I am confused by your confusion. Cole pitched well / felt good in his first outing and probably express that he was eager to return to MLB action. Had some sort of set back and was scratched from a start on Saturday probably as a precaution. When NH was asked about it on Sunday he said that Cole was begging to get back. Then Cole pitched / felt poorly on Tuesday. What is difficult to understand about that timeline/logic? That there was a setback between his first and second starts seems plainly obvious. That Cole was eager to return after his first start? That is hardly shocking. Cole’s velocity dropped in his second start…after the comments by NH. Nobody, but you, said anything about his arm and it seems pretty plain that they are being careful with him. They don’t need you or I to tell them to be careful with one of the franchised most important assets.

If I may go on a brief tangent here…boy am I glad that the Pirates didn’t mortgage their future at the trade deadline to take their shot this season.

Scott Kliesen

Moose, do you think it’s possible Cole wants to get back up because he’s a competitor and he hates it that he’s not helping the team? And the Pirates are keeping him down because they want to be certain he’s physically ready to avoid what happened the last time he came back from DL?


That’s why Coles comments about his first start make no sense. If he is actually begging to get back, why is he talking about how terrible his arm feels after his first start.

Lukas Sutton

He never said his arm felt terrible, he said he felt brutal. Could be his arm, could be his lack of stamina making him feel sore and tired in an unusual way.


Cole wants to get back; he also feels terrible.
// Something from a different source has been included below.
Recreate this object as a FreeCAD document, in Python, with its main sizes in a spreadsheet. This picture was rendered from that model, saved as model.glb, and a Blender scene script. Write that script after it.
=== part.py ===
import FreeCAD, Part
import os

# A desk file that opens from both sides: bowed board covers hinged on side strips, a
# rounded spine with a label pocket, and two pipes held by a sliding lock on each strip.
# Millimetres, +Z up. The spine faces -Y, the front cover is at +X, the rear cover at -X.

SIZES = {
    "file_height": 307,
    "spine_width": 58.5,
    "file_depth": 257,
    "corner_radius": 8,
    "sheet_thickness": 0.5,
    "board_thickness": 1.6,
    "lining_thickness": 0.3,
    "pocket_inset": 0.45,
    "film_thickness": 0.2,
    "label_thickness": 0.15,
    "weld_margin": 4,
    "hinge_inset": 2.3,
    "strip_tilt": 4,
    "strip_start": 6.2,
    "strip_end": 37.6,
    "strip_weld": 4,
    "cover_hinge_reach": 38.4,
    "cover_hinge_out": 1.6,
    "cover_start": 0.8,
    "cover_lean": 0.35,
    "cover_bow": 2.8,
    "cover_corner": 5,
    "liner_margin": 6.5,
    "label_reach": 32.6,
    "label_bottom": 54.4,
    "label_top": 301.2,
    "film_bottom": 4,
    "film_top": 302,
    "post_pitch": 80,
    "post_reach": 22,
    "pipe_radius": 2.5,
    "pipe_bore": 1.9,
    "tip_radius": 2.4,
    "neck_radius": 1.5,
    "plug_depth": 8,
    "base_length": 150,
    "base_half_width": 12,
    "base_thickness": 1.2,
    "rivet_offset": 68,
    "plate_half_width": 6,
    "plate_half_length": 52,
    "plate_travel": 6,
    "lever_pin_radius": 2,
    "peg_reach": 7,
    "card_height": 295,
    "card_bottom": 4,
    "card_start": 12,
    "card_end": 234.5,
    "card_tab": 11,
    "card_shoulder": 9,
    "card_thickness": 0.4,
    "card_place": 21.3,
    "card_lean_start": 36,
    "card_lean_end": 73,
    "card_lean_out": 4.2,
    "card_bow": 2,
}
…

Lke chewing gum, and walking – at the same time.


Cole has also said he doesn’t want another game like his last one with the Pirates and won’t come back until he feels he can be competitive and help the team win instead of just showing up as a shell of himself.


The Bucs desperately need Cole this year, but for his long term health/success and the Bucs long term success shutting him down may not be the worst idea if after his next rehab start he’s still having these issues.